If Twitter is now Elon Musk's world, it seems Jack Dorsey is ready to live in it.
On Monday – after weeks of back and forth between the richest man in the world and Twitter's board – Musk bought the company at $54.20 per share, a deal valued at $44 billion. That same day, Twitter founder and former CEO Jack Dorsey tweeted Musk was the "singular solution" he trusts to transform the platform.
"In principle, I don't believe anyone should own or run Twitter," Dorsey tweeted Monday night. "It wants to be a public good at a protocol level, not a company. Solving for the problem of it being a company however... I trust [Musk's] mission to extend the light of consciousness."
As it turns out, Musk and Dorsey have a similar vision for how Twitter should operate. In the same thread, Dorsey tweeted Musk's "goal of creating a platform that is 'maximally trusted and broadly inclusive' is the right one.'" He also wrote Twitter's current CEO, Parag Agrawal, shares that mission, too – which was crucial for "taking [Twitter] back from Wall Street" and its ad model.
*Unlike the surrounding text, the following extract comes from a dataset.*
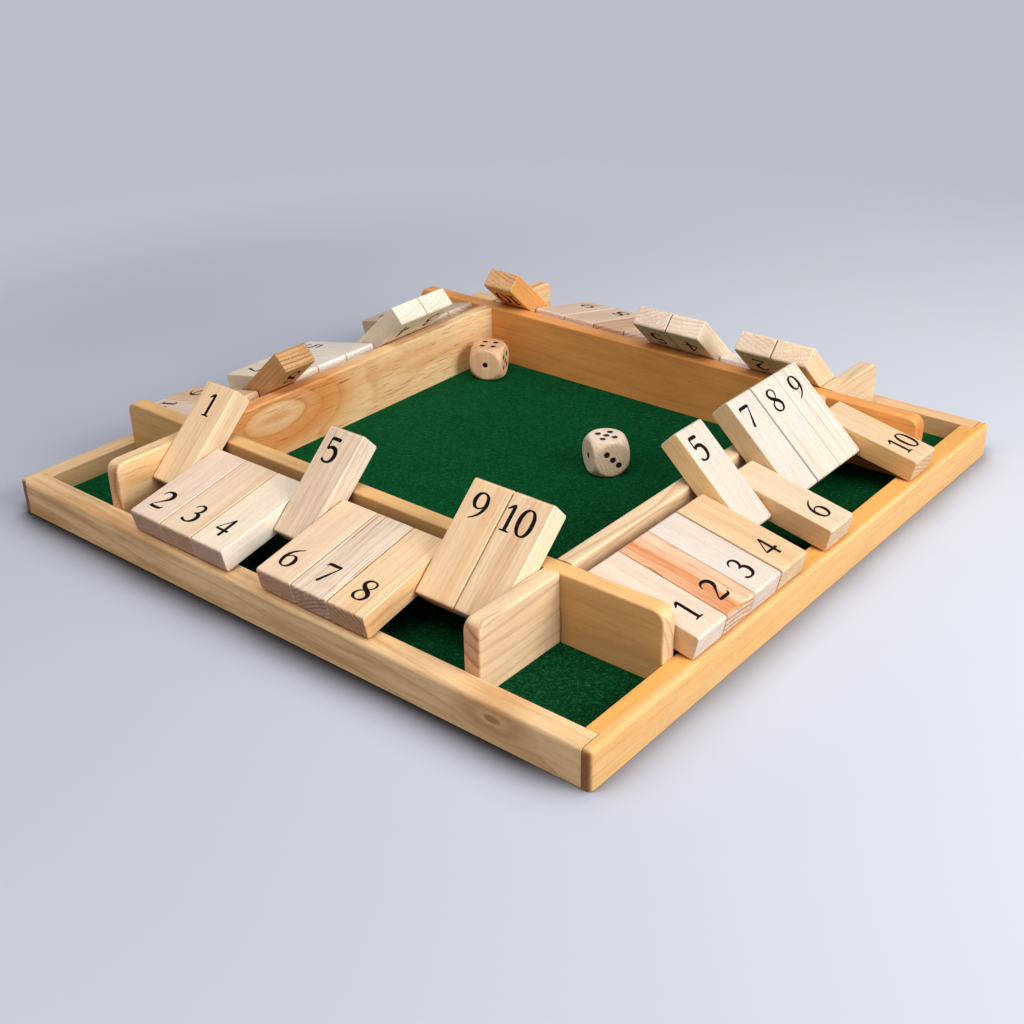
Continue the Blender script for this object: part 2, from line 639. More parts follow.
RAIL_END_SHADE = (0.37, 0.26, 0.26)
RAIL_LOOKS = {
    "front": dict(early=(244, 205, 154), late=(204, 148, 94), streak=(204, 148, 94), ring=4.6,
                  contrast=0.65, bend=2.0, streaks=0.85, lines=0.4, knot_place=(107.0, 30.0, 21.7),
                  knot_size=2.7, knot_core=0.9),
    "right": dict(early=(234, 188, 127), late=(236, 172, 98), streak=(239, 173, 89), ring=2.6, contrast=0.5,
                  streaks=0.3, lines=0.5, heart=41.0),
    "back": dict(early=(238, 196, 146), late=(214, 158, 100), streak=(226, 172, 112), ring=3.0,
                 contrast=0.4, streaks=0.4),
    "left": dict(early=(236, 198, 150), late=(208, 154, 98), streak=(216, 162, 108), ring=3.0,
                 contrast=0.45, streaks=0.5)}
# The tree's middle lies elsewhere for each rail, so that no two of them match.
for k, side in enumerate(SIDES):
    finish = wood(f"rail_wood_{side}", 11.0 + 3 * k, end=RAIL_END_SHADE, **RAIL_LOOKS[side])
    slot, lean = ("rail_pine_golden", 0.012) if k % 2 else ("rail_pine", 0.06)
    put_plank(k, "rail", rail(k), finish, (30.0 + 9 * k + BOARD / 2, 12.0 - 5 * k), lean)

# %% [markdown]
# ## Tray walls
#
# Two walls are slotted from below and two from above, and they cross in half laps at the tray's
# corners. Their long ends run on to the rails and divide the troughs from the corner squares. A
# wall is a flat outline with its slots, carried through its thickness. The long edges are broken by
# a small rounding, and the slots are left square, because they are hidden in the joint. The front
# and back walls' slots are sawn a little too wide on the corner side, which shows as a dark seam.

# %% Build the four walls
SLOT_PLAY, SLOT_SEAM, SLOT_ROUND = 0.1, 0.55, 0.1


def wall(k):
    """The outline in (x, z) is listed anticlockwise, with a slot at each crossing, and carried along
    y with eased faces."""
    half, depth, centre = INNER / 2, WALL_H / 2, (TRAY + WALL_T) / 2
    a, b = centre - WALL_T / 2 - SLOT_PLAY, centre + WALL_T / 2 + SLOT_PLAY
    if k % 2 == 0:
        b += SLOT_SEAM
        corners = [(-half, 0), (-b, 0), (-b, depth), (-a, depth), (-a, 0), (a, 0), (a, depth), (b, depth),
                   (b, 0), (half, 0), (half, WALL_H), (-half, WALL_H)]
        radii = (SLOT_ROUND,) * 10 + (WALL_ROUND,) * 2
        share = (0,) * 9 + (1, 1, 1)
    else:
        corners = [(-half, 0), (half, 0), (half, WALL_H), (b, WALL_H), (b, depth), (a, depth), (a, WALL_H),
                   (-a, WALL_H), (-a, depth), (-b, depth), (-b, WALL_H), (-half, WALL_H)]
        radii = (SLOT_ROUND,) * 2 + (WALL_ROUND,) + (SLOT_ROUND,) * 8 + (WALL_ROUND,)
        share = (0, 1, 1, 0, 0, 0, 1, 0, 0, 0, 1, 1)
    loops = []
    for y, inset in eased_ends(-TRAY / 2 - WALL_T, -TRAY / 2, WALL_EASE):
        x, z = outline(corners, radii, inset, share, steps=9).T
        loops.append(np.stack([x, np.full_like(x, y), z + FELT_TOP], axis=1))
    return skin(np.array(loops))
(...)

The sentiment appears to echo Musk's offer from earlier this month, in which the billionaire stated, "Twitter needs to be transformed as a private company" specifically because "I believe in its potential to be the platform for free speech around the globe, and I believe free speech is a societal imperative for a functioning democracy."
But Musk and Dorsey's commonality dates back farther than Monday's headlines. At the 2016 Dmexco digital marketing event in Cologne, Germany, Dorsey said Musk was a "really good model" for how to use Twitter, according to Business Insider. In February 2019 Twitter interview, Dorsey told New York Times reporter Kara Swisher he respected how Musk was "focused on solving existential problems and sharing his thinking openly" on the platform.
Musk replied, "Thanks Jack, Twitter rocks."
At a Twitter company event in January 2020, Dorsey asked Musk about the platform and how he would improve it. Musk replied he would find a way to better differentiate bots from real people on the platform – which Musk also vowed to improve since he offered to buy Twitter.
And the admiration has flowed both ways. In March 2020, when Dorsey was on the verge of being ousted as CEO by an activist hedge fund, Musk stated his allegiance to Dorsey, tweeting "He has a good heart."
But Dorsey may have more to gain from Musk's Twitter purchase than friendship alone. If the deal is completed, Dorsey's 2.25% stake in the company – which is about 18 million shares according to FactSet – would be valued at roughly $975 million at Musk's price of $54.20 per share. By contrast, at its current market value, Dorsey's shares are worth $933 million as of Tuesday morning.
Musk, who consistently advocates for free speech on Twitter, has gotten himself into trouble on the platform. In a settlement with the SEC over an August 2018 tweet, Musk relinquished his chairman role, but remained CEO, at Tesla and paid a $20 million fine. In the tweet, Musk said he had enough funds to take Tesla private. According to the agency, the statements were "misleading," and Musk didn't properly notify regulators.
In February 2019, the SEC also accused Musk of violating the agreement when he tweeted about Tesla production numbers, but the sides eventually agreed to amending the original settlement for clarity, instead.